Written instruction:
Below this line is the material. Write out only its lines from the one containing "const garment = new THREE.Group();" through the one containing "for node in", both kept, exactly.

Given information:

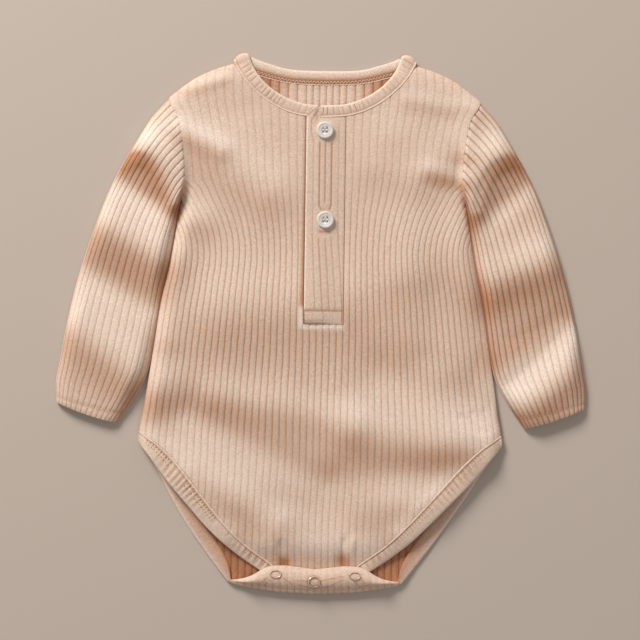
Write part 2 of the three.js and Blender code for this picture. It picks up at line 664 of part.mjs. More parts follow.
function neckBand() {
  const cornerRib = Math.round(ribNumber(CORNER_X));
  const ribs = range(cornerRib - RIBS.placket).map((i) => i + RIBS.placket);
  const front = (points) => points.map((p) => frontBandRing(...bandStation(NECK_FRONT, p)));
  const seamPoint = (r) => meet(r, frontTop, SEARCH.neck);
  const starts = BAND_STARTS.map((x) => ({ x, y: neckFrontY(Math.abs(x)) }));
  const leftFront = front([...starts, ...ribs.map((r) => seamPoint(r))]);
  const rightFront = front(ribs.slice(1).map((r) => seamPoint(-r)));
  const tip = PLACKET_EAR.at(-1);
  const cut = new THREE.Vector3(tip.x - EAR_GAP.x, tip.y + EAR_GAP.y, 0);
  const notchX = PLACKET_LEFT - SEAM_GAP;
  const first = new THREE.Vector3(notchX, neckFrontY(Math.abs(notchX)), 0);
  const turns = NECK_TURN.map((share) => share * Math.PI);
  const backRibs = range(cornerRib).map((i) => cornerRib - 1 - 2 * i);
  const back = backRibs.map((r) => backBandRing(...bandStation(NECK_BACK, meet(r, backTop, SEARCH.neck))));
  return loft([
    ...leftFront,
    ...turns.map((angle) => neckTurnRing(1, angle)),
    neckTurnRing(1, 0),
    ...back,
    neckTurnRing(-1, 0),
    ...turns.reverse().map((angle) => neckTurnRing(-1, angle)),
    ...rightFront.reverse(),
    frontBandRing(first, cut),
  ]);
}

// A sleeve's point: s runs from armhole to cuff, u from its outer edge to its inner one.
function sleevePlan(s, u) {
  const [outerX, outerY, innerX, innerY] = sleevePath(s);
  const y = mix(outerY, innerY, u);
  const x = mix(outerX, innerX, u);
  const armY = mix(SLEEVE[0].outerY, SLEEVE[0].innerY, u);
  const chordX = mix(SLEEVE[0].outerX, bodyHalf(SLEEVE[0].innerY) + ARMHOLE_GAP, u);
  const bow = bodyHalf(armY) + ARMHOLE_GAP - chordX;
  const fade = clamp01(1 - s / ARMHOLE_REACH.share) ** ARMHOLE_REACH.fade;
  const cuff = CUFF.bow * 4 * u * (1 - u) * ramp((s - CUFF.from) / (1 - CUFF.from));
  return { x: x + bow * fade, y: y - cuff, width: Math.hypot(innerX - outerX, innerY - outerY) };
}

const sleeveRows = SLEEVE.map((row) => ({
  ...row,
  innerX: row.innerX || bodyHalf(row.innerY) + SIDE_GAP,
}));
const sleevePath = path(sleeveRows, "outerX", "outerY", "innerX", "innerY");

// Places across a sleeve's top, each with how far the cloth rises there.
function sleeveRibs() {
  const spread = (t) => mix(t, (1 - Math.cos(Math.PI * t)) / 2, SLEEVE_CROWDING);
  const place = (rib) => mix(SLEEVE_EDGE, 1 - SLEEVE_EDGE, spread(rib / RIBS.sleeve));
  const ribs = range(RIBS.sleeve).flatMap((rib) =>
    RIB_MARKS.map((mark) => [place(rib + mark), mark > 0 ? RIB_HEIGHT : 0]),
  );
  return [...ribs, [place(RIBS.sleeve), 0]];
}

function sleeve(side) {
  const put = (s, u, height) => {
    const { x, y, width } = sleevePlan(s, u);
    const inset = Math.min(u, 1 - u) * width;
    return { x: side * x, y, z: height(layerHeight(side * x, y, inset)) };
  };
  const above = (u, height) => ({ u, place: u / 2, height });
  const below = (u, height) => ({ u, place: 1 - u / 2, height });
  const top = sleeveRibs().map(([u, rise]) => above(u, (z) => z + WALL + rise));
  const rim = (WALL + LAYER_BASE) / 2;
  const edges = [1 - SLEEVE_EDGE, ...HOLLOW.floor.slice(1, -1), SLEEVE_EDGE];
  const outerRing = [
    above(0, () => rim),
    ...top,
    above(1, () => rim),
    ...edges.map((u) => below(u, () => 0)),
  ];
  const innerRing = [
    ...HOLLOW.ceiling.map((u) => above(u, (z) => z)),
    ...HOLLOW.floor.map((u) => below(u, () => WALL)),
  ];
  const stations = range(SLEEVE.length).map((i) => i / (SLEEVE.length - 1));
  const ring = (points, s) => points.map(({ u, place, height }) => ({ ...put(s, u, height), place }));
  return tube(
    stations.map((s) => ring(outerRing, s)),
    stations.map((s) => ring(innerRing, s)),
  );
}

// How far the upper placket strip is lifted by the under strip that it overlaps.
function placketLift(x, y) {
  const rest = LAYER_BASE + PLACKET_CLEAR;
  const across = 1 - ramp((x - PLACKET.underRight) / (PLACKET.right - PLACKET.underRight));
  return rest * across * ramp((y - PLACKET.foot) / (PLACKET.box - PLACKET.foot));
}

function placketUpper() {
  const earEnd = PLACKET_EAR.at(-1).x;
  const middle = [2, 5, PLACKET.underRight, (PLACKET.underRight + PLACKET.right) / 2, PLACKET.right];
  const columns = [PLACKET_LEFT, ...PLACKET_EAR.slice(1).map((row) => row.x), ...middle];
  const box = [0, 1 / 3, 2 / 3, 1].map((share) => mix(PLACKET.foot, PLACKET.box, share));
  const heights = [...box, ...PLACKET_ROWS, PLACKET_TOP];
  const at = (x, k) => ({ x, y: k < heights.length ? heights[k] : earY(x) });
  const lift = (p, height) => ({ ...p, z: bodyHeight(p.x, p.y) + placketLift(p.x, p.y) + height });
  return panel({
    columns,
    rows: heights.length,
    keep: (i, k) => k < heights.length - 1 || columns[i] < earEnd,
    marks: () => PLAIN_MARKS,
    outside: (x, k) => lift(at(x, k), PLACKET_WALL),
    inside: (x, k) => lift(at(x, k), 0),
  });
}

function placketUnder() {
  const columns = [PLACKET_LEFT, ...PLACKET_UNDER.columns, PLACKET.underRight];
  const heights = [PLACKET.box + PLACKET_UNDER.overBox, ...PLACKET_ROWS, PLACKET_TOP];
  const lift = (x, k, height) => ({ x, y: heights[k], z: bodyHeight(x, heights[k]) + height });
  return panel({
    columns,
    rows: heights.length - 1,
    keep: () => true,
    marks: () => PLAIN_MARKS,
    outside: (x, k) => lift(x, k, WALL),
    inside: (x, k) => lift(x, k, 0),
  });
}

function toManifold(geometry) {
  const plain = new THREE.BufferGeometry();
  plain.setAttribute("position", geometry.getAttribute("position"));
  plain.setIndex(geometry.getIndex());
  const merged = mergeVertices(plain, 1e-4);
  const mesh = new wasm.Mesh({
    numProp: 3,
    vertProperties: Float32Array.from(merged.getAttribute("position").array),
    triVerts: Uint32Array.from(merged.getIndex().array),
  });
  return new wasm.Manifold(mesh);
}

// A disc with a raised rim and a dished middle.
function buttonDisc() {
  const { radius, height, bevel, rim, dish, sides } = BUTTON;
  const profile = [
    [0, 0],
    [radius - bevel, 0],
    [radius, bevel],
    [radius, height - bevel],
    [radius - rim, height],
    [dish + rim, height],
    [dish, height - rim],
    [0, height - rim],
  ].map(([r, z]) => new THREE.Vector2(r, z));
  return new THREE.LatheGeometry(profile, sides).rotateX(Math.PI / 2);
}

// Height of the placket under the highest point of a button's rim.
function buttonSeat({ x, y }) {
  const reach = BUTTON.radius - BUTTON.bevel;
  const heights = range(BUTTON.sides).map((i) => {
    const angle = (i / BUTTON.sides) * 2 * Math.PI;
    const [px, py] = [x + reach * Math.cos(angle), y + reach * Math.sin(angle)];
    return bodyHeight(px, py) + placketLift(px, py) + PLACKET_WALL;
  });
  return Math.max(...heights) + SEAM_GAP;
}

function button(centre) {
  const { height, hole, holeRing, holeSides } = BUTTON;
  const drill = new THREE.CylinderGeometry(hole, hole, 3 * height, holeSides).rotateX(Math.PI / 2);
  let solid = toManifold(buttonDisc());
  for (const quarter of range(4)) {
    const angle = (quarter + 0.5) * (Math.PI / 2);
    const [x, y] = [holeRing * Math.cos(angle), holeRing * Math.sin(angle)];
    solid = solid.subtract(toManifold(drill.clone().translate(x, y, 0)));
  }
  const mesh = solid.getMesh();
  const geometry = solidGeometry(Array.from(mesh.vertProperties), Array.from(mesh.triVerts));
  return geometry.translate(centre.x, centre.y, buttonSeat(centre));
}

// Height of the flap's outer side over a point of the flap.
function flapTopHeight(x, y) {
  const { radius, centreY, endY, arch } = flapFold(x);
  return 2 * radius + arch * flapArch(clamp01((y - centreY) / (endY - centreY)));
}

// A snap's ring lies on the flap and takes its slope.
function snapRing({ x, y, squash }) {
  const rings = range(SNAP.parts).map((i) => {
    const angle = (i / SNAP.parts) * 2 * Math.PI;
    const put = (radius, height) => {
      const px = x + radius * Math.cos(angle);
      const py = y + radius * squash * Math.sin(angle);
      return { x: px, y: py, z: flapTopHeight(px, py) + FLAP.rib + SNAP.lift + height };
    };
    const inner = SNAP.radius - SNAP.width;
    return [put(inner, 0), put(SNAP.radius, 0), put(SNAP.radius, SNAP.height), put(inner, SNAP.height)];
  });
  return closedLoft(rings);
}

// Joins closed rings of points, all of one length, into a ring-shaped solid.
function closedLoft(rings) {
  const count = rings[0].length;
  const positions = rings.flat().flatMap((p) => [p.x + lean(p.y), p.y, p.z]);
  const index = [];
  for (const s of range(rings.length)) {
    const [here, there] = [s * count, ((s + 1) % rings.length) * count];
    for (const i of range(count)) {
      const next = (i + 1) % count;
      index.push(here + i, here + next, there + next, here + i, there + next, there + i);
    }
  }
  return solidGeometry(positions, index);
}

const CLOTH = new THREE.MeshStandardMaterial({ color: 0xdeb89b, roughness: 0.95 });
const BUTTON_WHITE = new THREE.MeshStandardMaterial({ color: 0xe6e2de, roughness: 0.4 });
const METAL = new THREE.MeshStandardMaterial({ color: 0xb9aea6, roughness: 0.35, metalness: 1 });

function pieces() {
  return [
    ["front_body", frontBody(), CLOTH],
    ["back_body", backBody(), CLOTH],
    ["sleeve_left", sleeve(1), CLOTH],
    ["sleeve_right", sleeve(-1), CLOTH],
    ["neck_band", neckBand(), CLOTH],
    ["leg_band_front_left", legBandFront(1), CLOTH],
    ["leg_band_front_right", legBandFront(-1), CLOTH],
    ["leg_band_back_left", legBandBack(1), CLOTH],
    ["leg_band_back_right", legBandBack(-1), CLOTH],
    ["placket_upper", placketUpper(), CLOTH],
    ["placket_under", placketUnder(), CLOTH],
    ["button_upper", button(BUTTONS[0]), BUTTON_WHITE],
    ["button_lower", button(BUTTONS[1]), BUTTON_WHITE],
    ...SNAPS.map((snap) => [snap.name, snapRing(snap), METAL]),
  ];
}

// Puts the origin under the middle of the whole garment.
function centred(list) {
  const box = new THREE.Box3();
  for (const [, geometry] of list) {
    geometry.computeBoundingBox();
    box.union(geometry.boundingBox);
  }
  const middle = box.getCenter(new THREE.Vector3());
  for (const [, geometry] of list) geometry.translate(-middle.x, -middle.y, -box.min.z);
  return list;
}

const garment = new THREE.Group();
garment.name = "baby_bodysuit";
for (const [name, geometry, material] of centred(pieces())) {
  const mesh = new THREE.Mesh(geometry, material);
  mesh.name = name;
  garment.add(mesh);
}

export default garment;
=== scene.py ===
"""Baby bodysuit in peach rib knit, laid flat on a pale floor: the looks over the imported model."""

import math

import bmesh
import bpy
import numpy as np
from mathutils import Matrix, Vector


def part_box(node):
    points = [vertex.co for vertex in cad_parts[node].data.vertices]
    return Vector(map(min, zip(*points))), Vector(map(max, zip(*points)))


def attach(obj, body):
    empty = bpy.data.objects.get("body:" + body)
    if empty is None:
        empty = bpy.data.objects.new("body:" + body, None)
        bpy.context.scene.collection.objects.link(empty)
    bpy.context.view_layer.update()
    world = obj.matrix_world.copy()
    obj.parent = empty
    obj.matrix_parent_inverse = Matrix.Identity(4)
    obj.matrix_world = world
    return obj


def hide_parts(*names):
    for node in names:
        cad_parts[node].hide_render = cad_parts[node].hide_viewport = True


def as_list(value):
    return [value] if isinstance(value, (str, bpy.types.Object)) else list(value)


MM = 0.001
BODY = "root"

# Sizes of the cloth, in millimetres. A negative gap is an overlap.
WALL = 1.2
RIB = 0.45
BAND = 1.8
SEAM_GAP = 0.3
SEAM_LAP = 0.1
ARMHOLE_GAP = -0.35
SIDE_GAP = -0.3
LAYER_BASE = WALL + SEAM_GAP
BAND_BASE = BAND + SEAM_GAP
PUFF = 2.5
LEAST_PUFF = 0.6
EDGE_ROUND = 11.0
SHOULDER_SLOPE = 0.85
PRESSED = {"full": -171.0, "none": -150.0, "left": 0.1}
LEAN = {"shift": -2.4, "from": -90.0, "to": -150.0}
TO_ROW = np.array([0.0, 0.756, 0.0])  # from the tables' frame to the part's

# Ribs on half the body at the hip, at the shoulder, on the flap and on the placket, and on a sleeve.
RIBS_SIDE, RIBS_ARMHOLE, RIBS_FLAP, RIBS_PLACKET, RIBS_SLEEVE = 26, 18, 12, 3, 14
RIB_PITCH = 4.5

# Height, half width of the body and number of ribs there.
BODY_SIDE = [
    (182, 107.4, 18), (156.5, 109.3, 18), (142, 102.2, 18), (125, 98.8, 18), (108, 97.2, 18),
    (99, 96.9, 18), (91.5, 98.3, 19.6), (84, 100.1, 21), (71, 102.3, 23.2), (61, 103.8, 24.8),
    (51, 105.5, 26), (37, 108, 26), (16, 112.6, 26), (-12, 116.8, 26), (-40, 121, 26),
    (-61, 124.3, 26), (-77.5, 127, 26), (-90, 127.6, 26), (-190, 129, 26),
]
UNDERARM = (100.1, 84.0)
ARMHOLE_WAIST, ARMHOLE_FOOT = 99.0, 51.0
SHOULDER = [(63.8, 181.2), (77, 177), (91, 170.3), (101, 163.3), (109.3, 156.5)]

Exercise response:
const garment = new THREE.Group();
garment.name = "baby_bodysuit";
for (const [name, geometry, material] of centred(pieces())) {
  const mesh = new THREE.Mesh(geometry, material);
  mesh.name = name;
  garment.add(mesh);
}

export default garment;
=== scene.py ===
"""Baby bodysuit in peach rib knit, laid flat on a pale floor: the looks over the imported model."""

import math

import bmesh
import bpy
import numpy as np
from mathutils import Matrix, Vector


def part_box(node):
    points = [vertex.co for vertex in cad_parts[node].data.vertices]
    return Vector(map(min, zip(*points))), Vector(map(max, zip(*points)))


def attach(obj, body):
    empty = bpy.data.objects.get("body:" + body)
    if empty is None:
        empty = bpy.data.objects.new("body:" + body, None)
        bpy.context.scene.collection.objects.link(empty)
    bpy.context.view_layer.update()
    world = obj.matrix_world.copy()
    obj.parent = empty
    obj.matrix_parent_inverse = Matrix.Identity(4)
    obj.matrix_world = world
    return obj


def hide_parts(*names):
    for node in names:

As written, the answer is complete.